### Work to be completed
Copy out all the lines in the records that include the word "Blender".
━━━━━━
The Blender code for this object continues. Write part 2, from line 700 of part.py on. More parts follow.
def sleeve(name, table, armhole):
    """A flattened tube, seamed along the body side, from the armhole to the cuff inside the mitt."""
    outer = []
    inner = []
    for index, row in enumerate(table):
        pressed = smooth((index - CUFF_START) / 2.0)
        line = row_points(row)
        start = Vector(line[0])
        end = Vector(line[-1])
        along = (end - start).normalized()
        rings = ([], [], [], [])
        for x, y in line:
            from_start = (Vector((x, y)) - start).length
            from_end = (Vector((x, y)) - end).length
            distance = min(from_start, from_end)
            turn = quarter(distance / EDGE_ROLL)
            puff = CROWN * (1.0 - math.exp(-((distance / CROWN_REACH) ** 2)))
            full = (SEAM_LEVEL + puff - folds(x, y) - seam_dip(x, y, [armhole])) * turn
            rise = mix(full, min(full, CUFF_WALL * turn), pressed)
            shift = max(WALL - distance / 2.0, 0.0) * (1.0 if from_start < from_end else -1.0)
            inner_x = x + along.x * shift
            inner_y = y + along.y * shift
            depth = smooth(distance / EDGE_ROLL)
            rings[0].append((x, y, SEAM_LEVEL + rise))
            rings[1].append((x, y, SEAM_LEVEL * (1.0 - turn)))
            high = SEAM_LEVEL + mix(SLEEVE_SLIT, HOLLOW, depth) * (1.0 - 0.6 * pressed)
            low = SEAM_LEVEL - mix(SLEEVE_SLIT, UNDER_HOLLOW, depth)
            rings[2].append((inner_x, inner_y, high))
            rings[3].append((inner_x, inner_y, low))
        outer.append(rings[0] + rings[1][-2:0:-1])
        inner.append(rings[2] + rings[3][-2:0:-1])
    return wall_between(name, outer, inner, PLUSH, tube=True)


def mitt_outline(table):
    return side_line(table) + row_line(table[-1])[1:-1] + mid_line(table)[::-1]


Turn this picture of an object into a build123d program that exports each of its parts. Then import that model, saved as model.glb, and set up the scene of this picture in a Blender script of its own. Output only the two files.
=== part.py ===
━━━━━━
### Problem solution
The Blender code for this object continues. Write part 2, from line 700 of part.py on. More parts follow.
Turn this picture of an object into a build123d program that exports each of its parts. Then import that model, saved as model.glb, and set up the scene of this picture in a Blender script of its own. Output only the two files.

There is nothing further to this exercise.